Готовили мы тогда комедию Фонвизина «Недоросль»; костюмы были сшиты, декорации написаны, афиши уже висели по всей округе. И вот спектаклю грозил срыв. Зайцев должен был играть учителя-немца Вральмана, заменить его никто не мог. Я бы, пожалуй, смог, но мое место было в суфлерской будке. И тут выручил нас один приезжий, который уже несколько дней жил в коммуне. Это был корреспондент «Правды» Борис Горбатов.

– Знаете что, Адриан Митрофанович. – сказал он мне, – давайте-ка я попробую сыграть роль Вральмана.

– А осилите?

– Буду стараться.

Тут же мы сели с ним за печатную машинку. Он диктовал текст роли, я печатал. Потом чуть ли не всю ночь напролет я режиссировал, а он репетировал. Удивил меня тем, что за четыре прохода знал уже всю роль наизусть. Сообща мы придумывали мизансцены, жесты, мимику, интонации реплик. И я увидел, что он человек театру не чуждый.

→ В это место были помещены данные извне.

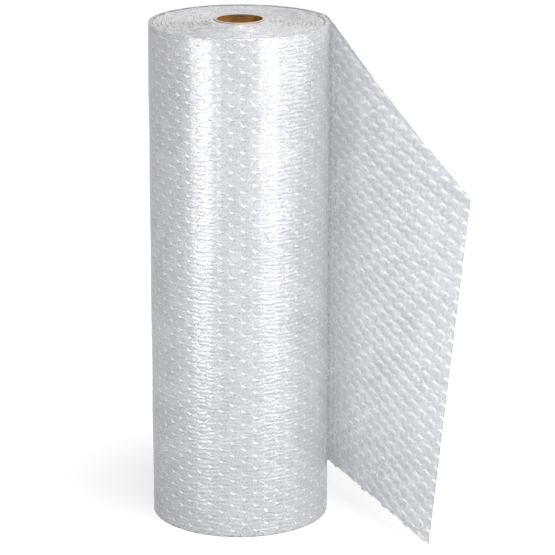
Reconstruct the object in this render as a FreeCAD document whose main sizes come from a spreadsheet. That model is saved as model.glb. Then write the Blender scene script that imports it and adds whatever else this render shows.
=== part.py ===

Много позже я узнал, что отец его был театральный парикмахер, и Горбатов еще малышом выходил на подмостки, писал затем пьесы для школьных спектаклей, любил гримировать участников. И у нас не только сам преобразился в уморительного Вральмана, но помог найти характерный грим и для своих партнеров. Когда на сцене он говорил с ними, коверкая русскую речь, но искусно делая ее понятной зрителю, в зале стоял беспрерывный хохот.

Писатель нас не забыл: написал в «Правде» большой очерк о жизни «Майского утра». Мы его тоже не забыли: обсуждали коллективно «Ячейку» Б. Л. Горбатова… Но это уже другой рассказ.

12

К 1923 году во всей коммуне не знала грамоты только полуслепая, дряхлая бабка Сошиха. Все прочие престарелые коммунары и коммунарки научились читать, писать, расписываться, составлять рационы скоту, записывать удои, подсчитывать заработки. О молодежи я уже не говорю. Книги постоянно были в ходу, о прочитанном спорили, и отзывы бывали до удивления метки.

Я и сам устраивал громкие чтения. Вечерами приходили в школу мужики, бабы, подростки, старики. Матери приносили младенцев, укладывали спать на овчинах. Керосиновая лампа выхватывала лишь первые ряды, за окнами была тьма-тьмущая, валил снег, выли ветры, а люди слушали – до полной устали чтеца. Большие вещи шли у нас «продолжениями» много вечеров подряд. (Вроде нынешних телевизионных серий). Самые нетерпеливые спрашивал, что дальше будет. Потом смаковали прочитанное, и все чаще подмывало меня записывать отзывы крестьян, выраженные самоцветным языком.